第101回大会を迎える今年の夏の甲子園。予選では、“令和の怪物”と呼ばれた大船渡(岩手)の最速163キロ右腕・佐々木朗希投手の動向に大注目が集まった。
残念ながら県予選決勝戦で登板を回避、チームも大敗してしまい、甲子園でその勇姿を見ることは叶わなくなったが、元祖・怪物といえば“昭和の怪物”と言われた江川卓(元・読売など)にほかならない。
江川が作新学院(栃木)のエースとして初めて甲子園に姿を現したのは1973年の第45回春の選抜である。この時はベスト4で惜しくも敗退したものの、江川の喫した失点は4試合でわずか2(自責点1)。そして奪った三振はなんとそれまでの1大会通算最多記録だった54奪三振を塗り替える60奪三振をマーク。まさに“敗れて強し!”の印象を残して甲子園を去っていったのだった。
その江川が同年夏の県予選を勝ち抜いてふたたび甲子園へ戻って来た。県予選での成績は5試合で被安打2、70奪三振、44回無失点。しかもノーヒットノーランを3試合も達成していた。そのため、この年の第55回選手権大会は、春に続いて江川がどんな記録を打ち立てるかが、当然のように最大の関心事となったのである。
その“怪物”江川が初戦で相対したのが柳川商(現・柳川=福岡)だった。柳川商は対・江川対策として“バスター打法”を編み出し、対抗。これは江川の速球に備えるため、投球動作とともにバントの構えをし、投球に合わせてバットを引いてタイミングを合わせてボールを叩くというもの。要はミート打法の正確さに活路を見いだしたのである。そしてこのバスター打法に江川は大苦戦を強いられることとなるのであった。
試合は5回を終えて両チーム無得点と投手戦の様相を呈していた。江川はここまで9三振を奪い、力で相手打線を圧倒。だが、4回表には無死から連打されピンチを迎えるなど、あわやの場面も許していたのだった。
そんな柳川商打線の狙いがついに功を奏する瞬間がやってくる。6回表、2死後から2番・古賀敏光が三塁強襲安打で出塁。続く3番・松藤洋が右中間をみごとに破る三塁打を放ち、なんと江川から先制点をもぎ取ったのだ。
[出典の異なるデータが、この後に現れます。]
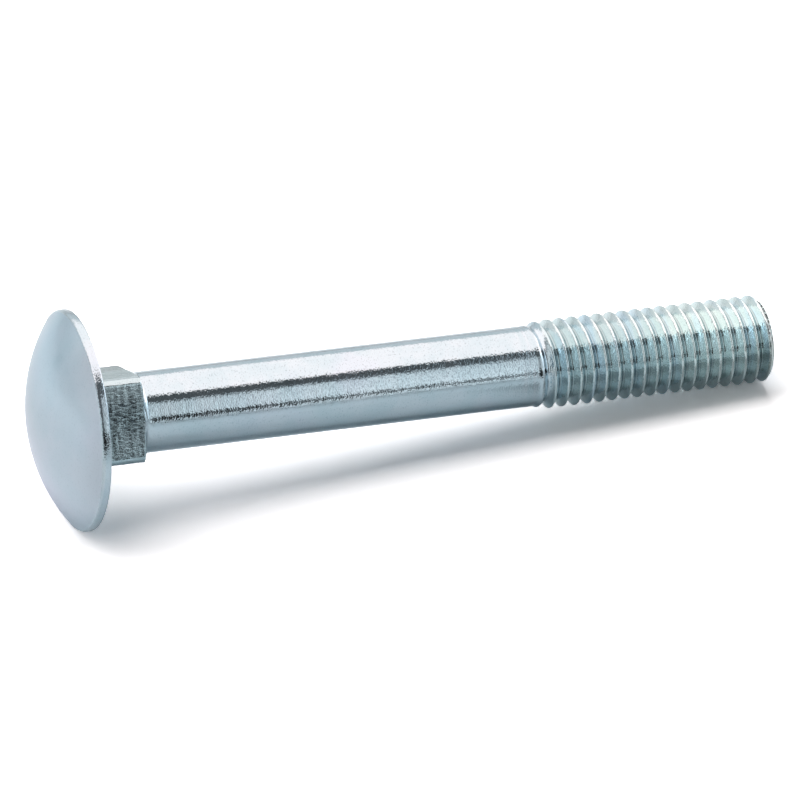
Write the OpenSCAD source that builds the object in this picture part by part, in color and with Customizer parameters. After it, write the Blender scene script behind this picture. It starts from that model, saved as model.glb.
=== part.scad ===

逆に江川にとっては公式戦での無失点記録が53回でストップしてしまう痛恨の1点でもあった。これがどれほど一大事だったかは、試合を中継していたNHKのアナウンサーが「スコアボードの1点がひと際大きく見えます」と実況したことでわかろうというものだろう。
だが、作新も7回裏に相手のエラーに乗じて同点に追いつく。そしてそこからはチャンスの連続。9回裏、延長戦に突入した12回裏と1死満塁のサヨナラ機を作るが、柳川商のアンダースロー・松尾勝則の力投の前に後続が凡退し、なかなか江川を援護出来ない。14回裏には江川みずからが三塁打を放って一打サヨナラの場面を作ったのだが、ここで柳川ベンチは驚天動地の采配を見せる。なんとセンター・松藤が内野に回り、投手と三塁手の間に守る“内野5人シフト”を敷いたのだ。この奇策で作新サイドのスクイズを阻止。このまま大会規定の延長18回引き分け再試合が濃厚かと思われた。
しかし、幕切れはあっけなく訪れる。延長15回裏、作新は2死一、二塁のチャンスを作ると1番・和田幸一が中前へ安打。二塁ランナー野中重美がきわどいタイミングながらも本塁を狙うと、柳川商のキャッチャー・三宅文三男がボールをこぼし決勝点。こうして作新は2‐1で辛くもサヨナラ勝ちを収めたのである。
この試合,江川は15回を投げ、被安打7、与四死球3。そして奪三振はなんと23をマークした。このまま記録を作り続けていくかと思われたが、続く2回戦だった。2年生ながら好投手・土屋正勝(元・中日など)擁する銚子商(千葉)にまたも大苦戦。雨中の投手戦の末、延長12回、0‐1で押し出しのサヨナラ負けを喫してしまう。あまりにも短い最後の夏。“昭和の怪物”江川は涙雨とともに甲子園を去っていったのであった。